What is expected:
Copy every line, leaving nothing out and adding nothing.

⟨

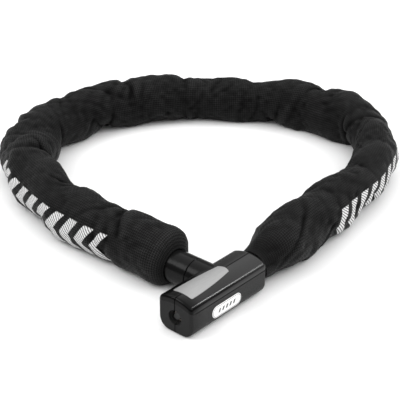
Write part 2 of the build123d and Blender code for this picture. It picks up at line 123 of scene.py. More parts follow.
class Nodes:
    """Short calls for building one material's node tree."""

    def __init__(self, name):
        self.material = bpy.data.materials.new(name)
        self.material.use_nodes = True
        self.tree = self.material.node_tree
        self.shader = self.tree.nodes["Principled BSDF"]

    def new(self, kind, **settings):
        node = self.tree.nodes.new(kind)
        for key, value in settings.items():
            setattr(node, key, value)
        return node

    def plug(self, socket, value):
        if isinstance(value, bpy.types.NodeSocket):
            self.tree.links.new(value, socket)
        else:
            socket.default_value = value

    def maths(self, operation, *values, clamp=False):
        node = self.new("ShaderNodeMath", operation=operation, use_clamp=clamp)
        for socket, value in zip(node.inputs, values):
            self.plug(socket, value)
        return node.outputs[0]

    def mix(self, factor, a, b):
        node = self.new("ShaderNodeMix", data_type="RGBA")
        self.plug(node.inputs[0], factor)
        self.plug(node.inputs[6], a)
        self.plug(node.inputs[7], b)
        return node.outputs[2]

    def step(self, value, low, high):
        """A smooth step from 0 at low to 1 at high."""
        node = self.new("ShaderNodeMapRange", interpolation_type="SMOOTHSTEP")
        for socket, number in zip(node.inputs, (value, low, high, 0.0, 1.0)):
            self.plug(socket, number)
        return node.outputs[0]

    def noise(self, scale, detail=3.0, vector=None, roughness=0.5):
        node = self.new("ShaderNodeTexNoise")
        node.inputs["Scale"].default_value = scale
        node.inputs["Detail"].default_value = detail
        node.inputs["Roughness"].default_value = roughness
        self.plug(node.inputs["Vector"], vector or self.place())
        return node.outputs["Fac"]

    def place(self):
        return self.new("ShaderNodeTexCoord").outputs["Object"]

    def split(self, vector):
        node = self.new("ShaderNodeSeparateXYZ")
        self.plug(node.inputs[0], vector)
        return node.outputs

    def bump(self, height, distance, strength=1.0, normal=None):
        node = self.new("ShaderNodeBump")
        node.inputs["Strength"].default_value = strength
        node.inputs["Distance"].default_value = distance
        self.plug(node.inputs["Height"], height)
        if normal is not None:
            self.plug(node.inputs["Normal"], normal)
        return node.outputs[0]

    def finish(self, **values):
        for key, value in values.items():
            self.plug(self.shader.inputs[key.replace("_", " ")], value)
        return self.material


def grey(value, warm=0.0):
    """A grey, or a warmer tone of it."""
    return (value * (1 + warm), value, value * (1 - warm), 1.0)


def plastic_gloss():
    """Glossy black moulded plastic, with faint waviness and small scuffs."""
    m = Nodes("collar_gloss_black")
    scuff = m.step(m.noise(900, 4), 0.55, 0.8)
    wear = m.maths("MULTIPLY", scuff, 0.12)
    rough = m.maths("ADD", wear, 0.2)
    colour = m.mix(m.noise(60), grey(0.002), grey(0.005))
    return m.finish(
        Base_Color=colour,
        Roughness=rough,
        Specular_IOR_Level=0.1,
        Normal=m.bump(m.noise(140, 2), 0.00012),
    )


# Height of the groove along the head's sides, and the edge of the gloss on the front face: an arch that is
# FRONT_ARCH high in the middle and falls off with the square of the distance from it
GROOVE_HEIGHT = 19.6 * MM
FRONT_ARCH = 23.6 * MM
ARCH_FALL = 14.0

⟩

Answer to the exercise:
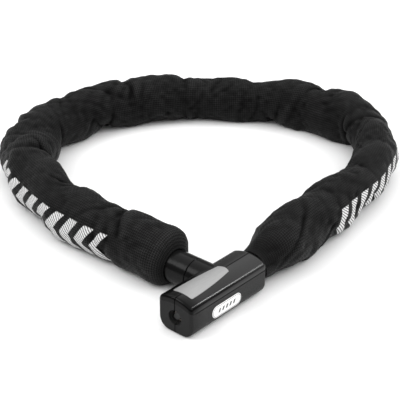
Write part 2 of the build123d and Blender code for this picture. It picks up at line 123 of scene.py. More parts follow.
class Nodes:
    """Short calls for building one material's node tree."""

    def __init__(self, name):
        self.material = bpy.data.materials.new(name)
        self.material.use_nodes = True
        self.tree = self.material.node_tree
        self.shader = self.tree.nodes["Principled BSDF"]

    def new(self, kind, **settings):
        node = self.tree.nodes.new(kind)
        for key, value in settings.items():
            setattr(node, key, value)
        return node

    def plug(self, socket, value):
        if isinstance(value, bpy.types.NodeSocket):
            self.tree.links.new(value, socket)
        else:
            socket.default_value = value

    def maths(self, operation, *values, clamp=False):
        node = self.new("ShaderNodeMath", operation=operation, use_clamp=clamp)
        for socket, value in zip(node.inputs, values):
            self.plug(socket, value)
        return node.outputs[0]

    def mix(self, factor, a, b):
        node = self.new("ShaderNodeMix", data_type="RGBA")
        self.plug(node.inputs[0], factor)
        self.plug(node.inputs[6], a)
        self.plug(node.inputs[7], b)
        return node.outputs[2]

    def step(self, value, low, high):
        """A smooth step from 0 at low to 1 at high."""
        node = self.new("ShaderNodeMapRange", interpolation_type="SMOOTHSTEP")
        for socket, number in zip(node.inputs, (value, low, high, 0.0, 1.0)):
            self.plug(socket, number)
        return node.outputs[0]

    def noise(self, scale, detail=3.0, vector=None, roughness=0.5):
        node = self.new("ShaderNodeTexNoise")
        node.inputs["Scale"].default_value = scale
        node.inputs["Detail"].default_value = detail
        node.inputs["Roughness"].default_value = roughness
        self.plug(node.inputs["Vector"], vector or self.place())
        return node.outputs["Fac"]

    def place(self):
        return self.new("ShaderNodeTexCoord").outputs["Object"]

    def split(self, vector):
        node = self.new("ShaderNodeSeparateXYZ")
        self.plug(node.inputs[0], vector)
        return node.outputs

    def bump(self, height, distance, strength=1.0, normal=None):
        node = self.new("ShaderNodeBump")
        node.inputs["Strength"].default_value = strength
        node.inputs["Distance"].default_value = distance
        self.plug(node.inputs["Height"], height)
        if normal is not None:
            self.plug(node.inputs["Normal"], normal)
        return node.outputs[0]

    def finish(self, **values):
        for key, value in values.items():
            self.plug(self.shader.inputs[key.replace("_", " ")], value)
        return self.material


def grey(value, warm=0.0):
    """A grey, or a warmer tone of it."""
    return (value * (1 + warm), value, value * (1 - warm), 1.0)


def plastic_gloss():
    """Glossy black moulded plastic, with faint waviness and small scuffs."""
    m = Nodes("collar_gloss_black")
    scuff = m.step(m.noise(900, 4), 0.55, 0.8)
    wear = m.maths("MULTIPLY", scuff, 0.12)
    rough = m.maths("ADD", wear, 0.2)
    colour = m.mix(m.noise(60), grey(0.002), grey(0.005))
    return m.finish(
        Base_Color=colour,
        Roughness=rough,
        Specular_IOR_Level=0.1,
        Normal=m.bump(m.noise(140, 2), 0.00012),
    )


# Height of the groove along the head's sides, and the edge of the gloss on the front face: an arch that is
# FRONT_ARCH high in the middle and falls off with the square of the distance from it
GROOVE_HEIGHT = 19.6 * MM
FRONT_ARCH = 23.6 * MM
ARCH_FALL = 14.0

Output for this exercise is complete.